Another statute which shows the legislature’s intention concerning homosexuals and family relations is Miss. Code Ann. § 93-1-1(2) (Supp. 2000). A 1997 amendment to that statute added the sub-section which reads, “Any marriage between persons of the same gender is prohibited and null and void from the beginning. Any marriage between persons of the same gender that is valid in another jurisdiction does not constitute a legal or valid marriage in Mississippi.”
Again, completely irrelevant. This case has nothing to do with gay marriage.
Additionally, Miss. Code Ann. § 97-29-59 (Rev. 2000) states, “Every person who shall be convicted of the detestable and abominable crime against nature committed with mankind or with a beast, shall be punished by imprisonment in the penitentiary for a term of not more than ten years.” That statute has been held to apply to homosexual acts.
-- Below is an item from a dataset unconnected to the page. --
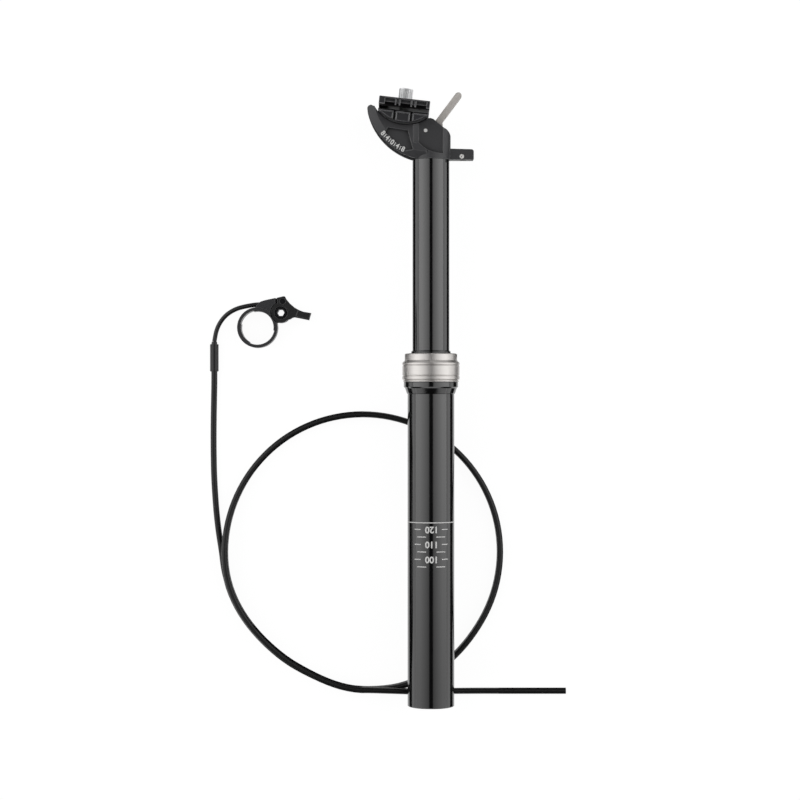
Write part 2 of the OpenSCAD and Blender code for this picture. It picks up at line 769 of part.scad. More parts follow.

So not only should the mother have her child taken away solely because she is a lesbian, she should be thrown in prison for up to ten years for it. How enlightened. The concurrence goes on and on about other states banning gay adoptions as though that was relevant to the case. The whole point seems to be “lots of people think gays are icky, so it’s okay to take a child away from a parent just for that reason.” It’s a very disturbing opinion and is more than enough to deny the nomination.